___ Provided records

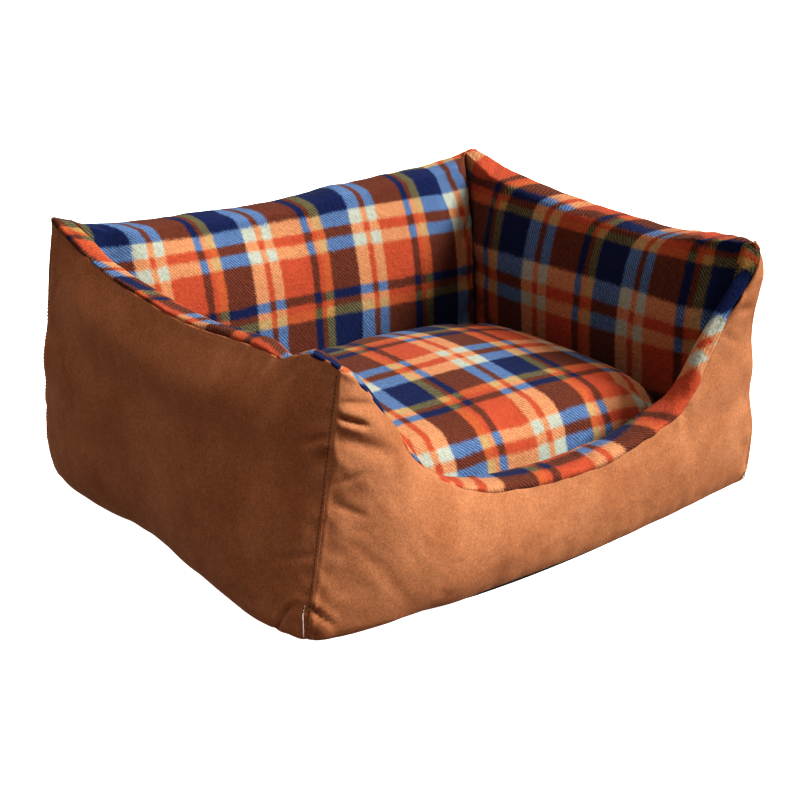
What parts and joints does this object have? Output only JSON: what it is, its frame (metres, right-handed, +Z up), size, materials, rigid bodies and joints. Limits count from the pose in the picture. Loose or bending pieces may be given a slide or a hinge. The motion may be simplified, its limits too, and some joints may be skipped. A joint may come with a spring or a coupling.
{
  "type": "pet bed",
  "caption": "Rectangular bolster bed for a small pet, with stuffed leaning walls, a scooped front entry and a loose domed cushion.",
  "frame": {"origin": "on the floor, under the middle of the bed's footprint", "axes": "+X along the long side to the right of somebody facing the entry, +Y from the entry to the back wall, +Z up"},
  "size_m": [0.4985, 0.3996, 0.228],
  "materials": {
    "suede": "brushed microfibre suede, caramel brown, soft nap",
    "fleece": "printed plaid fleece: orange, navy, cream and ochre checks with a short pile",
    "base_cloth": "dark plain-woven base cloth",
    "liner": "plain brown woven lining",
    "wadding": "white polyester fibre",
    "zip_tape": "brown herringbone tape",
    "zip_teeth": "brown nylon coil",
    "zip_metal": "dull nickel",
    "white_thread": "white cotton thread",
    "dark_thread": "dark brown sewing thread"
  },
  "bodies": {
    "bed": {"front_wall_filling": "wadding", "front_outer_panel": "suede", "front_lining_panel": "fleece", "right_wall_filling": "wadding", "right_outer_panel": "suede", "right_lining_panel": "fleece", "back_wall_filling": "wadding", "back_outer_panel": "suede", "back_lining_panel": "fleece", "left_wall_filling": "wadding", "left_outer_panel": "suede", "left_lining_panel": "fleece", "base_cloth": "base_cloth", "base_pad": "wadding", "floor_liner": "liner", "corner_tack_thread": "white_thread", "corner_thread_tail": "dark_thread"},
    "cushion": {"cushion_top_cover": "fleece", "cushion_bottom_cover": "fleece", "cushion_filling": "wadding", "zip_upper_tape": "zip_tape", "zip_upper_teeth": "zip_teeth", "zip_lower_tape": "zip_tape", "zip_lower_teeth": "zip_teeth", "zip_left_stop": "zip_metal", "zip_right_stop": "zip_metal"},
    "zip_slider": {"zip_slider": "zip_metal"}
  },
  "joints": [
    {"name": "cushion_lift", "type": "slide", "parent": "bed", "child": "cushion", "axis": [0, 0, 1], "range_m": [0, 0.25]},
    {"name": "zip_slide", "type": "slide", "parent": "cushion", "child": "zip_slider", "axis": [1, 0, 0], "range_m": [0, 0.22]}
  ]
}
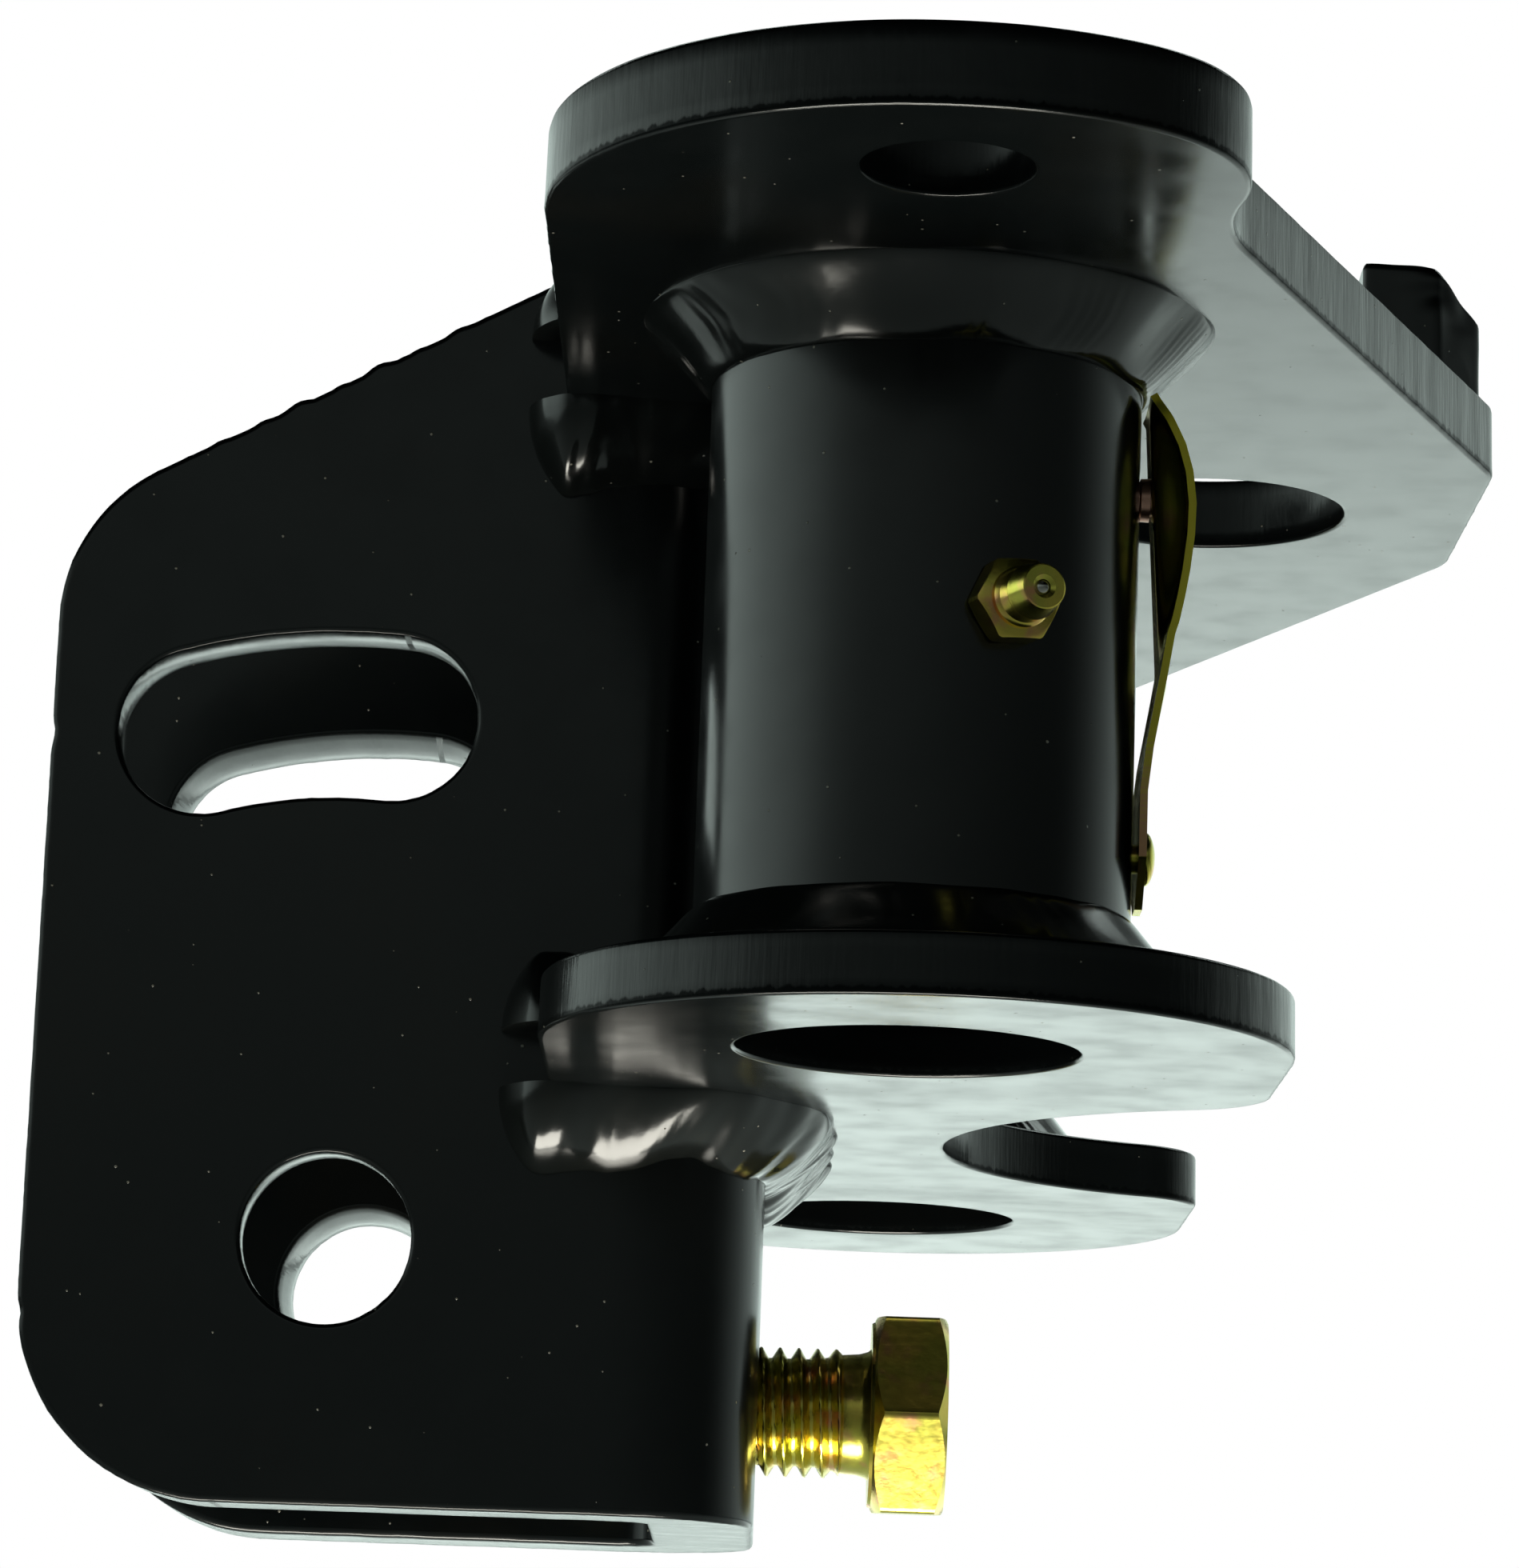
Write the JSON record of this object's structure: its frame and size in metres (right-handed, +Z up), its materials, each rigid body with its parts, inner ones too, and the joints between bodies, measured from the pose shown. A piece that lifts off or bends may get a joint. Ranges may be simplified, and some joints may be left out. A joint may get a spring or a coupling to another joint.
{
  "type": "weight distribution hitch head",
  "caption": "Adjustable ball mount head that bolts to a square shank, with a ball plate, side plate holes and sockets for round spring bars.",
  "frame": {"origin": "centre of the lower pivot bolt hole, midway between the bracket's cheeks", "axes": "+X back towards the trailer, +Y to the vehicle's right along the pivot bolt, +Z up along the ball hole"},
  "size_m": [0.173, 0.3176, 0.1607],
  "materials": {
    "black_paint": "semi-gloss",
    "painted_weld": "semi-gloss",
    "yellow_zinc": "satin",
    "zinc_strip": "satin",
    "copper_pin": "satin",
    "bare_steel": "polished"
  },
  "bodies": {
    "hitch_head": {"channel_bracket": "black_paint", "ball_plate": "black_paint", "socket_plate": "black_paint", "left_socket_tube": "black_paint", "right_socket_tube": "black_paint", "left_upper_ring_weld": "painted_weld", "left_lower_ring_weld": "painted_weld", "right_upper_ring_weld": "painted_weld", "right_lower_ring_weld": "painted_weld", "ball_plate_lower_weld": "painted_weld", "ball_plate_upper_weld": "painted_weld", "socket_plate_lower_weld": "painted_weld", "socket_plate_upper_weld": "painted_weld", "stop_lug": "black_paint", "stop_lug_weld": "painted_weld", "left_fitting_body": "yellow_zinc", "left_fitting_spring": "bare_steel", "right_fitting_body": "yellow_zinc", "right_fitting_spring": "bare_steel", "left_clip_foot": "zinc_strip", "left_clip_rivet": "yellow_zinc", "right_clip_foot": "zinc_strip", "right_clip_rivet": "yellow_zinc"},
    "tilt_bolt": {"adjusting_bolt": "yellow_zinc"},
    "left_check": {"left_fitting_ball": "bare_steel"},
    "right_check": {"right_fitting_ball": "bare_steel"},
    "left_clip": {"left_clip_leaf": "zinc_strip", "left_lock_pin": "copper_pin"},
    "right_clip": {"right_clip_leaf": "zinc_strip", "right_lock_pin": "copper_pin"}
  },
  "joints": [
    {"name": "tilt_bolt_travel", "type": "slide", "parent": "hitch_head", "child": "tilt_bolt", "axis": [1, 0, 0], "range_m": [-0.0134, 0.014]},
    {"name": "left_clip_flex", "type": "hinge", "parent": "hitch_head", "child": "left_clip", "pos_m": [0.09165, -0.0786, 0.047], "axis": [0, 1, 0], "range_deg": [0, 10], "stiffness_Nm_per_rad": 4},
    {"name": "right_clip_flex", "type": "hinge", "parent": "hitch_head", "child": "right_clip", "pos_m": [0.09165, 0.0786, 0.047], "axis": [0, 1, 0], "range_deg": [0, 10], "stiffness_Nm_per_rad": 4},
    {"name": "left_check_press", "type": "slide", "parent": "hitch_head", "child": "left_check", "axis": [-0.3665, 0.9304, 0], "range_m": [0, 0.0008], "stiffness_N_per_m": 200, "deforming": ["left_fitting_spring"]},
    {"name": "right_check_press", "type": "slide", "parent": "hitch_head", "child": "right_check", "axis": [-0.3665, -0.9304, 0], "range_m": [0, 0.0008], "stiffness_N_per_m": 200, "deforming": ["right_fitting_spring"]}
  ]
}
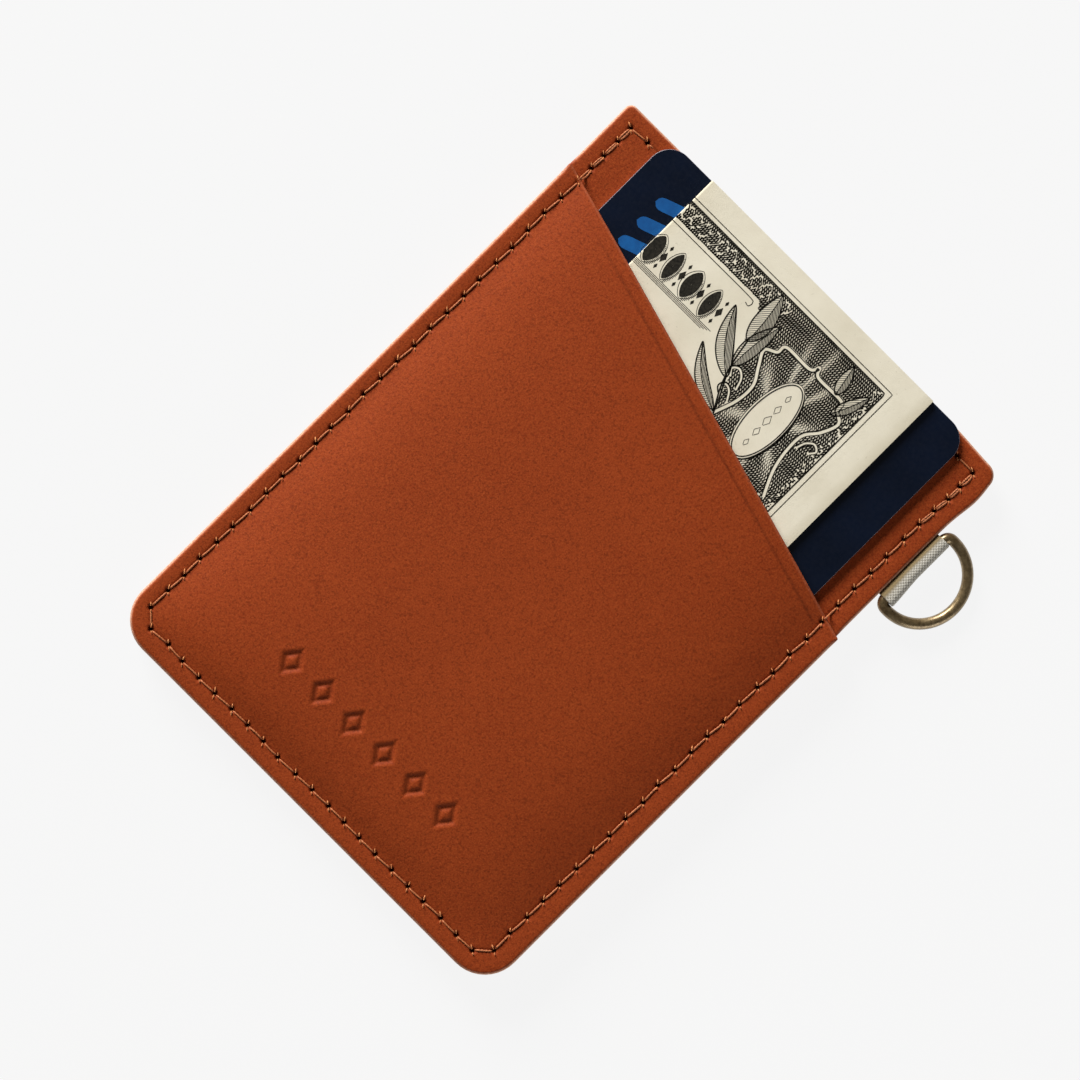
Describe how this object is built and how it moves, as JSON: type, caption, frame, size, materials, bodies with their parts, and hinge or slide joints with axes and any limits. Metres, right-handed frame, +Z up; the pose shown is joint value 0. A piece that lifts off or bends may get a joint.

______

Leave the pictures out and write out every entry exactly as given.

▶ Result
What parts and joints does this object have? Output only JSON: what it is, its frame (metres, right-handed, +Z up), size, materials, rigid bodies and joints. Limits count from the pose in the picture. Loose or bending pieces may be given a slide or a hinge. The motion may be simplified, its limits too, and some joints may be skipped. A joint may come with a spring or a coupling.
{
  "type": "pet bed",
  "caption": "Rectangular bolster bed for a small pet, with stuffed leaning walls, a scooped front entry and a loose domed cushion.",
  "frame": {"origin": "on the floor, under the middle of the bed's footprint", "axes": "+X along the long side to the right of somebody facing the entry, +Y from the entry to the back wall, +Z up"},
  "size_m": [0.4985, 0.3996, 0.228],
  "materials": {
    "suede": "brushed microfibre suede, caramel brown, soft nap",
    "fleece": "printed plaid fleece: orange, navy, cream and ochre checks with a short pile",
    "base_cloth": "dark plain-woven base cloth",
    "liner": "plain brown woven lining",
    "wadding": "white polyester fibre",
    "zip_tape": "brown herringbone tape",
    "zip_teeth": "brown nylon coil",
    "zip_metal": "dull nickel",
    "white_thread": "white cotton thread",
    "dark_thread": "dark brown sewing thread"
  },
  "bodies": {
    "bed": {"front_wall_filling": "wadding", "front_outer_panel": "suede", "front_lining_panel": "fleece", "right_wall_filling": "wadding", "right_outer_panel": "suede", "right_lining_panel": "fleece", "back_wall_filling": "wadding", "back_outer_panel": "suede", "back_lining_panel": "fleece", "left_wall_filling": "wadding", "left_outer_panel": "suede", "left_lining_panel": "fleece", "base_cloth": "base_cloth", "base_pad": "wadding", "floor_liner": "liner", "corner_tack_thread": "white_thread", "corner_thread_tail": "dark_thread"},
    "cushion": {"cushion_top_cover": "fleece", "cushion_bottom_cover": "fleece", "cushion_filling": "wadding", "zip_upper_tape": "zip_tape", "zip_upper_teeth": "zip_teeth", "zip_lower_tape": "zip_tape", "zip_lower_teeth": "zip_teeth", "zip_left_stop": "zip_metal", "zip_right_stop": "zip_metal"},
    "zip_slider": {"zip_slider": "zip_metal"}
  },
  "joints": [
    {"name": "cushion_lift", "type": "slide", "parent": "bed", "child": "cushion", "axis": [0, 0, 1], "range_m": [0, 0.25]},
    {"name": "zip_slide", "type": "slide", "parent": "cushion", "child": "zip_slider", "axis": [1, 0, 0], "range_m": [0, 0.22]}
  ]
}
Write the JSON record of this object's structure: its frame and size in metres (right-handed, +Z up), its materials, each rigid body with its parts, inner ones too, and the joints between bodies, measured from the pose shown. A piece that lifts off or bends may get a joint. Ranges may be simplified, and some joints may be left out. A joint may get a spring or a coupling to another joint.
{
  "type": "weight distribution hitch head",
  "caption": "Adjustable ball mount head that bolts to a square shank, with a ball plate, side plate holes and sockets for round spring bars.",
  "frame": {"origin": "centre of the lower pivot bolt hole, midway between the bracket's cheeks", "axes": "+X back towards the trailer, +Y to the vehicle's right along the pivot bolt, +Z up along the ball hole"},
  "size_m": [0.173, 0.3176, 0.1607],
  "materials": {
    "black_paint": "semi-gloss",
    "painted_weld": "semi-gloss",
    "yellow_zinc": "satin",
    "zinc_strip": "satin",
    "copper_pin": "satin",
    "bare_steel": "polished"
  },
  "bodies": {
    "hitch_head": {"channel_bracket": "black_paint", "ball_plate": "black_paint", "socket_plate": "black_paint", "left_socket_tube": "black_paint", "right_socket_tube": "black_paint", "left_upper_ring_weld": "painted_weld", "left_lower_ring_weld": "painted_weld", "right_upper_ring_weld": "painted_weld", "right_lower_ring_weld": "painted_weld", "ball_plate_lower_weld": "painted_weld", "ball_plate_upper_weld": "painted_weld", "socket_plate_lower_weld": "painted_weld", "socket_plate_upper_weld": "painted_weld", "stop_lug": "black_paint", "stop_lug_weld": "painted_weld", "left_fitting_body": "yellow_zinc", "left_fitting_spring": "bare_steel", "right_fitting_body": "yellow_zinc", "right_fitting_spring": "bare_steel", "left_clip_foot": "zinc_strip", "left_clip_rivet": "yellow_zinc", "right_clip_foot": "zinc_strip", "right_clip_rivet": "yellow_zinc"},
    "tilt_bolt": {"adjusting_bolt": "yellow_zinc"},
    "left_check": {"left_fitting_ball": "bare_steel"},
    "right_check": {"right_fitting_ball": "bare_steel"},
    "left_clip": {"left_clip_leaf": "zinc_strip", "left_lock_pin": "copper_pin"},
    "right_clip": {"right_clip_leaf": "zinc_strip", "right_lock_pin": "copper_pin"}
  },
  "joints": [
    {"name": "tilt_bolt_travel", "type": "slide", "parent": "hitch_head", "child": "tilt_bolt", "axis": [1, 0, 0], "range_m": [-0.0134, 0.014]},
    {"name": "left_clip_flex", "type": "hinge", "parent": "hitch_head", "child": "left_clip", "pos_m": [0.09165, -0.0786, 0.047], "axis": [0, 1, 0], "range_deg": [0, 10], "stiffness_Nm_per_rad": 4},
    {"name": "right_clip_flex", "type": "hinge", "parent": "hitch_head", "child": "right_clip", "pos_m": [0.09165, 0.0786, 0.047], "axis": [0, 1, 0], "range_deg": [0, 10], "stiffness_Nm_per_rad": 4},
    {"name": "left_check_press", "type": "slide", "parent": "hitch_head", "child": "left_check", "axis": [-0.3665, 0.9304, 0], "range_m": [0, 0.0008], "stiffness_N_per_m": 200, "deforming": ["left_fitting_spring"]},
    {"name": "right_check_press", "type": "slide", "parent": "hitch_head", "child": "right_check", "axis": [-0.3665, -0.9304, 0], "range_m": [0, 0.0008], "stiffness_N_per_m": 200, "deforming": ["right_fitting_spring"]}
  ]
}
Describe how this object is built and how it moves, as JSON: type, caption, frame, size, materials, bodies with their parts, and hinge or slide joints with axes and any limits. Metres, right-handed frame, +Z up; the pose shown is joint value 0. A piece that lifts off or bends may get a joint.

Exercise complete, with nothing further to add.